In the end, I wrote:

I’m a technology and product leader with a focus on mission-driven organizations.

I’ve designed and built software that has been used by social movements, non-profits, and Fortune 500 companies. As part of this work, I’ve built strong technology and product team cultures and worked on overall business strategy as a key part of the C-suite. I’ve taught the fundamentals of building a strong organizational culture, design thinking, product design, and strategy to organizations around the world.

I’m excited to work on meaningful projects that make the world better.

I’ve yet to get feedback on this intro — I guess that’s what this post is, in part — but it feels close in a way that isn’t completely obtuse to someone who’s basing their search on a simple job description. It will still turn off a bunch of people who want someone with a more precise career focus than I’ve had, but perhaps those roles are also not a good fit for me.

Perhaps I should be running my own thing again. I promised myself that I would give myself a third run at a startup, and it’s possible that this is the only thing that really fits. At the same time, right now I’m doing contracts, and I love the people and organization I’m working with right now.

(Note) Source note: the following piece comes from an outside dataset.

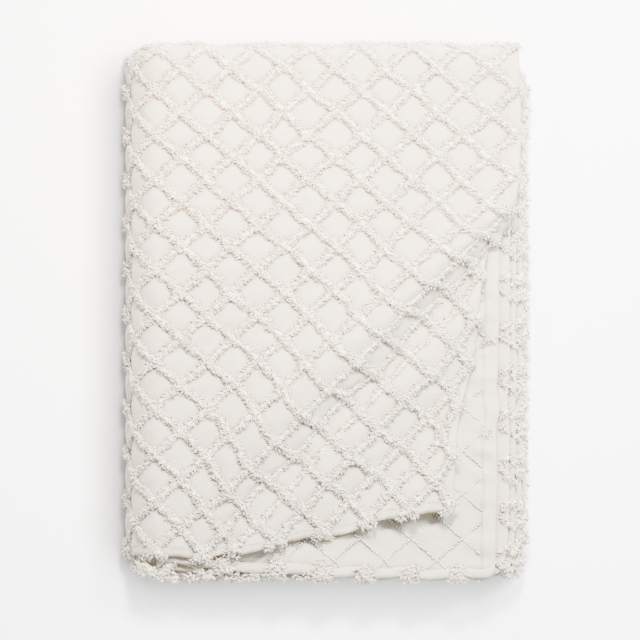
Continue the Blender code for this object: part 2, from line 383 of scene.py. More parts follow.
def hidden_section(y):
    """Section of the layers under the top one, from the bottom left up to the second hem.

    Each point is its place across, its height and its layer. y may be an array.
    """
    radius = LAYER_PITCH / 2.0
    points = []
    x = left_fold_x(1) + HIDDEN_FOLD_CLEARANCE + 0.0 * y
    points.append((x, layer_height(1), 1.0))
    for layer in range(1, LAYERS):
        last = layer == LAYERS - 1
        side = 1.0 if layer % 2 == 1 else -1.0
        if last:
            end = second_hem_x(y)
        elif side > 0.0:
            end = right_fold_x(len(RIGHT_FOLDS) - 1 - (layer - 1) // 2, y) - radius
        else:
            end = left_fold_x(layer) + radius + 0.0 * y
        if last:
            seam = end - SECOND_HEM_WIDTH
            for n in range(1, LAST_RUN_SEGMENTS):
                points.append((x + (seam - x) * n / LAST_RUN_SEGMENTS, layer_height(layer),
                               float(layer)))
            for past_seam, _ in SECOND_HEM_RELIEF:
                points.append((seam + past_seam * MM, layer_height(layer), float(layer)))
            break
        for n in range(1, RUN_SEGMENTS):
            points.append((x + (end - x) * n / RUN_SEGMENTS, layer_height(layer), float(layer)))
        for n in range(FOLD_SEGMENTS + 1):
            angle = math.pi * n / FOLD_SEGMENTS - math.pi / 2.0
            points.append((end + side * radius * math.cos(angle),
                           layer_height(layer) + radius + radius * math.sin(angle),
                           layer + 0.5))
        x = end
    return points


def front_edge_y(x, layer):
    """Place of a layer's front edge, between two layers in the middle of a fold."""
    share = np.clip((x - SHOULDER_X) / (RIGHT_FOLDS[0][1] * MM - SHOULDER_X), 0.0, 1.0)
    share = 1.0 - (1.0 - share) ** 3
    depth = LAYERS - 1 - layer
    row = FRONT_EDGES[int(math.floor(depth))]
    next_row = FRONT_EDGES[int(math.ceil(depth))]
    left = (row[0] + next_row[0]) / 2.0
    right = (row[1] + next_row[1]) / 2.0
    past = np.clip((LEFT_CORNER_START - x) / LEFT_CORNER_WIDTH, 0.0, 0.98)
    inset = LEFT_CORNER_DEPTH * (1.0 - np.sqrt(1.0 - past * past))
    if layer == LAYERS - 1:
        corner = second_hem_x(FOLD_KNOTS[0]) - SECOND_CORNER_WIDTH
        past = np.clip((x - corner) / SECOND_CORNER_WIDTH, 0.0, 0.98)
        inset = inset + SECOND_CORNER_DEPTH * (1.0 - np.sqrt(1.0 - past * past))
        inset = inset + 1.4 * MM * soft_noise(x, 0.0 * x, 0.055, 13)
    return inset - (left + (right - left) * share) * MM


def hidden_surface(columns_of_section, rows):
    """Points of the layers under the top one, as an array of section points by rows."""
    start = row_y(HEM_ROW)
    share = (row_y(rows) - start) / (FIRST_ROW_Y - start)
    y_guess = -278.0 * MM + share * (HIDDEN_BACK_Y + 278.0 * MM)
    section = hidden_section(y_guess)
    made = np.zeros((len(section), len(rows), 3))
    for n, (x, z, layer) in enumerate(section):
        front = front_edge_y(x, layer)
        y = front + share * (HIDDEN_BACK_Y - front)
        swell = 0.25 * MM * soft_noise(x, y, 0.12, 3) * (layer / LAYERS)
        made[n, :, 0] = x
        made[n, :, 1] = y
        made[n, :, 2] = z + swell
    return made + SHIFT


class Materials:
    """Node materials of the cloth, the tufts, the thread and the floor."""

    @staticmethod
    def start(name):
        material = bpy.data.materials.new(name)
        material.use_nodes = True
        tree = material.node_tree
        return material, tree, tree.nodes["Principled BSDF"]

    @staticmethod
    def noise(tree, scale, detail, source):
        node = tree.nodes.new("ShaderNodeTexNoise")
        node.inputs["Scale"].default_value = scale
        node.inputs["Detail"].default_value = detail
        tree.links.new(source, node.inputs["Vector"])
        return node

    @staticmethod
    def paint_crevice_shade(tree, colour, crevice_shade_colour, reach):
        """Paints warm shade into a colour where the piece lies close to others, as found by an
        ambient occlusion node.
        """
        near = tree.nodes.new("ShaderNodeAmbientOcclusion")
        near.samples = 4
        near.inputs["Distance"].default_value = reach
        curve = tree.nodes.new("ShaderNodeMapRange")
        curve.inputs["From Min"].default_value = 0.25
        curve.inputs["From Max"].default_value = 0.95
        tree.links.new(near.outputs["AO"], curve.inputs["Value"])
        # painted shade: the crevice colour is mixed in where the occlusion node finds other pieces
        # close by
        mix = Materials.mix(tree, curve.outputs["Result"], crevice_shade_colour, (1.0, 1.0, 1.0))
        tree.links.new(colour, mix.inputs["B"])
        return mix.outputs["Result"]

    @staticmethod
    def mix(tree, factor, low, high):
        node = tree.nodes.new("ShaderNodeMix")
        node.data_type = "RGBA"
        node.inputs["A"].default_value = (*low, 1.0)
        node.inputs["B"].default_value = (*high, 1.0)
        tree.links.new(factor, node.inputs["Factor"])
        return node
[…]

If I think of my various hats as an a la carte menu that people can pick from rather than an all-in-one take-it-or-leave-it deal, this kind of work becomes less daunting. Either way, I do think it’s a strength: even if I’m working as one particular facet officially, the others inform the work I’m doing. As I mentioned, I think it’s helpful for an engineering lead to have a product brain, and vice versa. It’s not a bad thing for either to understand design. And every lead needs to understand how to build a strong culture.

But how to wrap all of that neatly up in a bow? I’m still working on it.